-- START OF INFORMATION SUPPLIED --

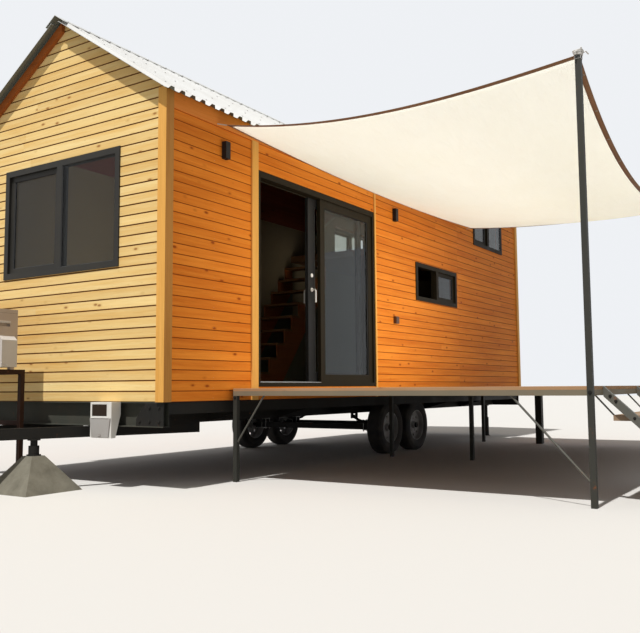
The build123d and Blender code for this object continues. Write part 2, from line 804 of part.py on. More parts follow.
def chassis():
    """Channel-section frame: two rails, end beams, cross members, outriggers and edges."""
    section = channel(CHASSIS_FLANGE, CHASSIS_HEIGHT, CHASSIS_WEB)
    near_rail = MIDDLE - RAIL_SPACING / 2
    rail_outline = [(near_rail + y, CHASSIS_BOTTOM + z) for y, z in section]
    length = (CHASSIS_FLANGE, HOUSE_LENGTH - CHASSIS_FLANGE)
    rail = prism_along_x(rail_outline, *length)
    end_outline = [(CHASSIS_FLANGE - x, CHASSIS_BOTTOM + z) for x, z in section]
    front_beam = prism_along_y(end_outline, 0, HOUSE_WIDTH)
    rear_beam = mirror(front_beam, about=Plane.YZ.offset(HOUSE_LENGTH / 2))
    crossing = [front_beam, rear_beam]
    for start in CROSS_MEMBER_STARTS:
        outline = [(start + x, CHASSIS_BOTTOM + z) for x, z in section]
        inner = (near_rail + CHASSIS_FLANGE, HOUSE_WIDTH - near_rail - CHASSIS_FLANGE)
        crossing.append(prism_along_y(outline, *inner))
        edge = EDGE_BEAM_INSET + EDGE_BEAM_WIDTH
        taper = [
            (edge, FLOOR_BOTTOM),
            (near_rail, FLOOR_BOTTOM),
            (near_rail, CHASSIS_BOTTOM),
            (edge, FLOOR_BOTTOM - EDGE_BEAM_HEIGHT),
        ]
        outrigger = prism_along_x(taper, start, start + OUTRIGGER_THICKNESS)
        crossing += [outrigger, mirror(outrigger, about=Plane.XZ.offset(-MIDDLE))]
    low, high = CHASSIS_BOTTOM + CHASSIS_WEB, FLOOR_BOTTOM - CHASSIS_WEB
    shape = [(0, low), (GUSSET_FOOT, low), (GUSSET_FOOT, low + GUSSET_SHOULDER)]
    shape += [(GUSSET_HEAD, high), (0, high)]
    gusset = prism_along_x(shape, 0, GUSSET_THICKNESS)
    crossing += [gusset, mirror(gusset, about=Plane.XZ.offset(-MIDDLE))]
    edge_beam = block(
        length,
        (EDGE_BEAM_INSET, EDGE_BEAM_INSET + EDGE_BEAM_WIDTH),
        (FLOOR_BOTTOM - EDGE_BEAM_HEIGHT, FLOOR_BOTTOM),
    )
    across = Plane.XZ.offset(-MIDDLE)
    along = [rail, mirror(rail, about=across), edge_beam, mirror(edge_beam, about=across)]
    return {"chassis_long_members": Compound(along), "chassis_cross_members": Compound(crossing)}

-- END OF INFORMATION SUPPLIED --

* TASK DESCRIPTION
Return every line of the material exactly.

* THE ANSWER
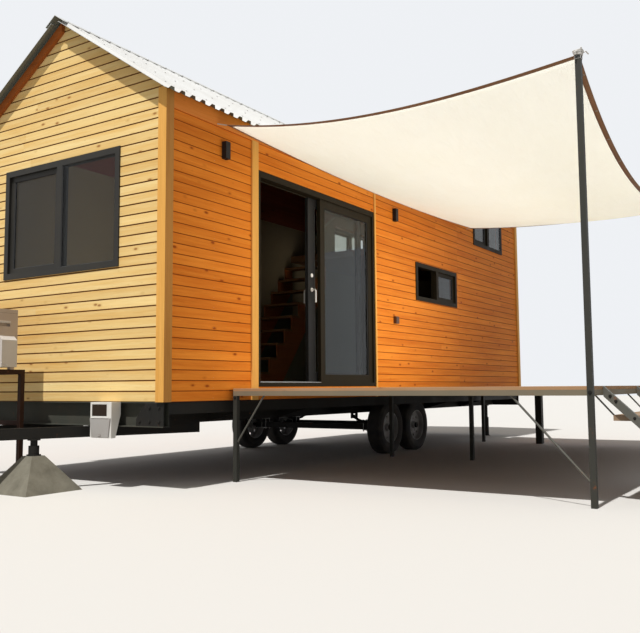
The build123d and Blender code for this object continues. Write part 2, from line 804 of part.py on. More parts follow.
def chassis():
    """Channel-section frame: two rails, end beams, cross members, outriggers and edges."""
    section = channel(CHASSIS_FLANGE, CHASSIS_HEIGHT, CHASSIS_WEB)
    near_rail = MIDDLE - RAIL_SPACING / 2
    rail_outline = [(near_rail + y, CHASSIS_BOTTOM + z) for y, z in section]
    length = (CHASSIS_FLANGE, HOUSE_LENGTH - CHASSIS_FLANGE)
    rail = prism_along_x(rail_outline, *length)
    end_outline = [(CHASSIS_FLANGE - x, CHASSIS_BOTTOM + z) for x, z in section]
    front_beam = prism_along_y(end_outline, 0, HOUSE_WIDTH)
    rear_beam = mirror(front_beam, about=Plane.YZ.offset(HOUSE_LENGTH / 2))
    crossing = [front_beam, rear_beam]
    for start in CROSS_MEMBER_STARTS:
        outline = [(start + x, CHASSIS_BOTTOM + z) for x, z in section]
        inner = (near_rail + CHASSIS_FLANGE, HOUSE_WIDTH - near_rail - CHASSIS_FLANGE)
        crossing.append(prism_along_y(outline, *inner))
        edge = EDGE_BEAM_INSET + EDGE_BEAM_WIDTH
        taper = [
            (edge, FLOOR_BOTTOM),
            (near_rail, FLOOR_BOTTOM),
            (near_rail, CHASSIS_BOTTOM),
            (edge, FLOOR_BOTTOM - EDGE_BEAM_HEIGHT),
        ]
        outrigger = prism_along_x(taper, start, start + OUTRIGGER_THICKNESS)
        crossing += [outrigger, mirror(outrigger, about=Plane.XZ.offset(-MIDDLE))]
    low, high = CHASSIS_BOTTOM + CHASSIS_WEB, FLOOR_BOTTOM - CHASSIS_WEB
    shape = [(0, low), (GUSSET_FOOT, low), (GUSSET_FOOT, low + GUSSET_SHOULDER)]
    shape += [(GUSSET_HEAD, high), (0, high)]
    gusset = prism_along_x(shape, 0, GUSSET_THICKNESS)
    crossing += [gusset, mirror(gusset, about=Plane.XZ.offset(-MIDDLE))]
    edge_beam = block(
        length,
        (EDGE_BEAM_INSET, EDGE_BEAM_INSET + EDGE_BEAM_WIDTH),
        (FLOOR_BOTTOM - EDGE_BEAM_HEIGHT, FLOOR_BOTTOM),
    )
    across = Plane.XZ.offset(-MIDDLE)
    along = [rail, mirror(rail, about=across), edge_beam, mirror(edge_beam, about=across)]
    return {"chassis_long_members": Compound(along), "chassis_cross_members": Compound(crossing)}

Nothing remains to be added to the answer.